Reading Reviews and Reliability Signals
When comparing electric guitar fretwire online, look beyond the star rating. A 4.8-star product with sixty reviews from self-identified luthiers is often more reliable than a 4.9-star item with five reviews that lack detail. Pay attention to comments about tang fit, consistency of the crown along the length of the wire, and whether the ends required excessive filing.
Photos in user reviews are especially valuable. They show how the wire looked straight out of the package, whether the pre-radiused bend was smooth or kinked, and how the finished frets appeared after installation. If several reviewers mention that the wire seated well without glue or that the stainless version stayed bright after months of play, those are strong reliability signals.
How to Choose From the Ranked Picks
If you want the fastest path to a professional result on a standard 12-inch-radius electric neck, the pre-cut, pre-radiused sets at the top of this list are the logical starting point. They remove the guesswork from bending and cutting, and the nickel-silver alloy behaves predictably under files and sandpaper.
For players who bend aggressively, use stainless-steel strings, or simply want to avoid another refret for a decade, the stainless-steel options ranked in the middle offer excellent durability. Just be prepared to spend more time with a sharp crowning file during installation.
If you run a small shop or maintain several guitars, a bulk coil of premium nickel-silver wire gives you the flexibility to handle odd scale lengths and custom builds without ordering a new pack for each instrument.
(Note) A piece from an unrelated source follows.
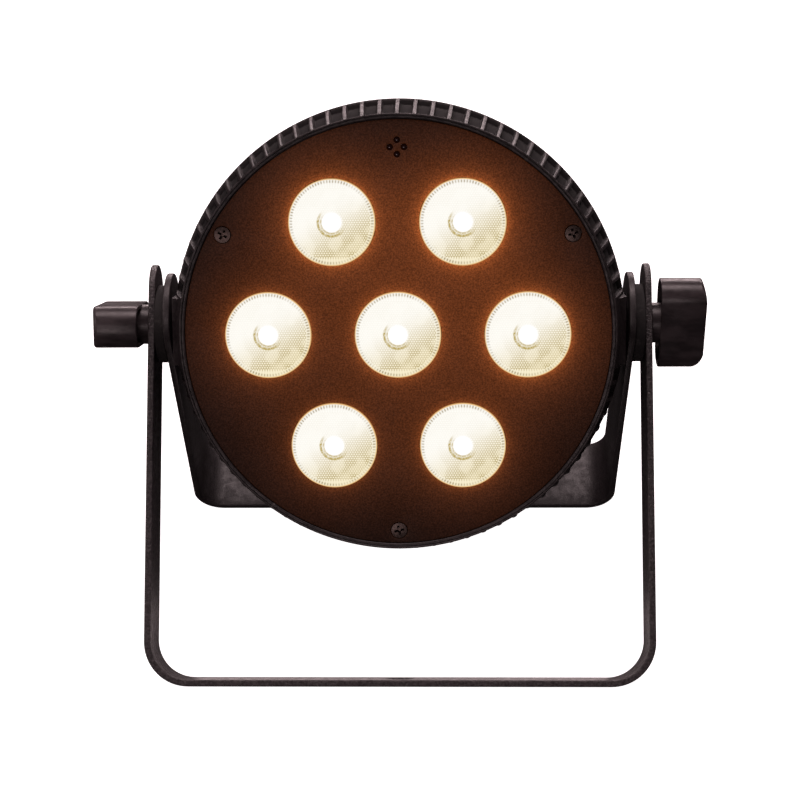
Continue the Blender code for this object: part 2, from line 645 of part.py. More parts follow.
def knob(name, side, turn):
    """Oblong grip with an arched end and rounded edge, on a round hub that is bored for the bolt."""
    places = [[(KNOB_START, y, z) for y, z in round_outline(KNOB_SHORT, KNOB_LONG, KNOB_CORNER)]]
    for degrees in (0, 45, 90):
        inset = KNOB_EDGE * (1 - cos(radians(degrees)))
        depth = KNOB_EDGE * (1 - sin(radians(degrees)))
        outline = round_outline(KNOB_SHORT - 2 * inset, KNOB_LONG - 2 * inset, KNOB_CORNER - inset)
        places.append([(knob_end(z) - depth, y, z) for y, z in outline])
    for share in (0.7, 0.35):
        places.append([(knob_end(z * share), y * share, z * share) for y, z in outline])
    bm = bmesh.new()
    rows = [[bm.verts.new(place) for place in row] for row in places]
    for row, after in zip(rows, rows[1:]):
        for k in range(len(row)):
            following = (k + 1) % len(row)
            bm.faces.new((row[k], row[following], after[following], after[k]))
    bm.faces.new(rows[0])
    tip = bm.verts.new((KNOB_END, 0, 0))
    for k in range(len(rows[-1])):
        bm.faces.new((rows[-1][k], rows[-1][(k + 1) % len(rows[-1])], tip))
    grip = new_object(name, bm, PLASTIC)
    combine(grip, [rod(HUB_RADIUS, HUB_START, KNOB_START + HUB_OVERLAP, along="X")], "UNION")
    combine(grip, [rod(BOLT_RADIUS + GAP, HUB_START - MM, KNOB_BORE_END, 16, along="X")])
    if side < 0:
        grip.data.transform(Matrix.Scale(-1, 4, (1, 0, 0)))
        grip.data.flip_normals()
    grip.location = (0, PIVOT_Y, PIVOT_Z)
    grip.rotation_euler = (turn, 0, 0)


def disc(name, radius, ends, side, material, steps):
    """Washer round the pivot axis on one side."""
    corners = [(BOLT_HOLE, ends[0]), (radius, ends[0]), (radius, ends[1]), (BOLT_HOLE, ends[1])]
    profile = [(reach, side * station) for reach, station in corners]
    return turned(name, profile, material, steps=steps, axis="pivot", closed=True)


def bolt(name, side):
    corners = [(0, BOLT_HEAD_START), (BOLT_HEAD_RADIUS - 2 * MM, BOLT_HEAD_START + MM),
               (BOLT_HEAD_RADIUS, BOLT_HEAD_END), (BOLT_RADIUS, BOLT_HEAD_END),
               (BOLT_RADIUS, BOLT_END - 1.5 * MM), (0, BOLT_END)]
    profile = [(reach, side * station) for reach, station in corners]
    return turned(name, profile, STEEL, steps=16, axis="pivot")


for label, side in (("left", -1), ("right", 1)):
    hang(disc(f"pivot_spacer_{label}", SPACER_RADIUS, SPACER, side, PLASTIC, 24), HEAD)
    hang(disc(f"friction_washer_{label}", WASHER_RADIUS, WASHER, side, RUBBER, 28), OUTER_YOKE)
    hang(bolt(f"pivot_bolt_{label}", side), HEAD)
    knob(f"knob_{label}", side, KNOB_TURN[label])
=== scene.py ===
"""Finish of a slim seven-lens LED par can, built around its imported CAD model. Metres, +Z up."""
import json
from math import atan2, ceil, cos, hypot, pi, radians, sin, sqrt
import bmesh
import bpy
from mathutils import Matrix, Quaternion, Vector
from mathutils.geometry import delaunay_2d_cdt

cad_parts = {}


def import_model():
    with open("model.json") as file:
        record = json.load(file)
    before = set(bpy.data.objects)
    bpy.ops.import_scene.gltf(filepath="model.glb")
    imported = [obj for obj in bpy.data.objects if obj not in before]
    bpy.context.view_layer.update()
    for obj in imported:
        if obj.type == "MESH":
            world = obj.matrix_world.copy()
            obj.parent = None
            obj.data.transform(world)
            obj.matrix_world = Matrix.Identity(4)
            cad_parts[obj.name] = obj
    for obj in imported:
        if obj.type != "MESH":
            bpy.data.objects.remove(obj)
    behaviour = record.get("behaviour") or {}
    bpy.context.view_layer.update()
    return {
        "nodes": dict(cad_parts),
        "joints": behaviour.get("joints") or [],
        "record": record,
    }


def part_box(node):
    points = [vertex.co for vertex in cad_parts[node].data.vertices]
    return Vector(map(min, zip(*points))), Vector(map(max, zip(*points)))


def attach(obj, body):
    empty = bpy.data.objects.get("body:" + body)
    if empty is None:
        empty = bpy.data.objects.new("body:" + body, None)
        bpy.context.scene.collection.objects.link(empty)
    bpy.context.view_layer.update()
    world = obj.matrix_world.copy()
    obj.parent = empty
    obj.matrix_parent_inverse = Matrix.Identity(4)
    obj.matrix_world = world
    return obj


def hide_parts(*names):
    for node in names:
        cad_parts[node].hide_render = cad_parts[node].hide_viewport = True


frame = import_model()
MM = 0.001

# ---- the frame's own places
JOINTS = {joint["name"]: joint for joint in frame["joints"]}
MOUNTS = {mount["name"]: mount for mount in frame["record"]["mounts"]}
PIVOT = Vector(JOINTS["head_tilt"]["pos_m"])


def turned_frame(angle):
    """A frame at the pivot, turned about the pivot axis."""
    return Matrix.Translation(PIVOT) @ Matrix.Rotation(angle, 4, "X")


PRESS = JOINTS["button_1_press"]["axis"]
CLAMP = MOUNTS["clamp_face"]["axis"]
STAND = MOUNTS["stand_face"]["axis"]
HEAD = turned_frame(-atan2(PRESS[2], -PRESS[1]))
OUTER = turned_frame(atan2(CLAMP[1], -CLAMP[2]))
INNER = turned_frame(atan2(STAND[1], -STAND[2]))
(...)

And for vintage restoration projects where you need to match a slim factory spec, the narrowest gauges in the ranking replicate the feel of older production electric guitars without modern oversize crowns.
No matter which set you choose, the best electric guitar frets are the ones that match your neck geometry, your playing technique, and your willingness to spend time on a careful installation. A well-chosen fretwire transforms an instrument from something you fight into something that disappears beneath your fingers.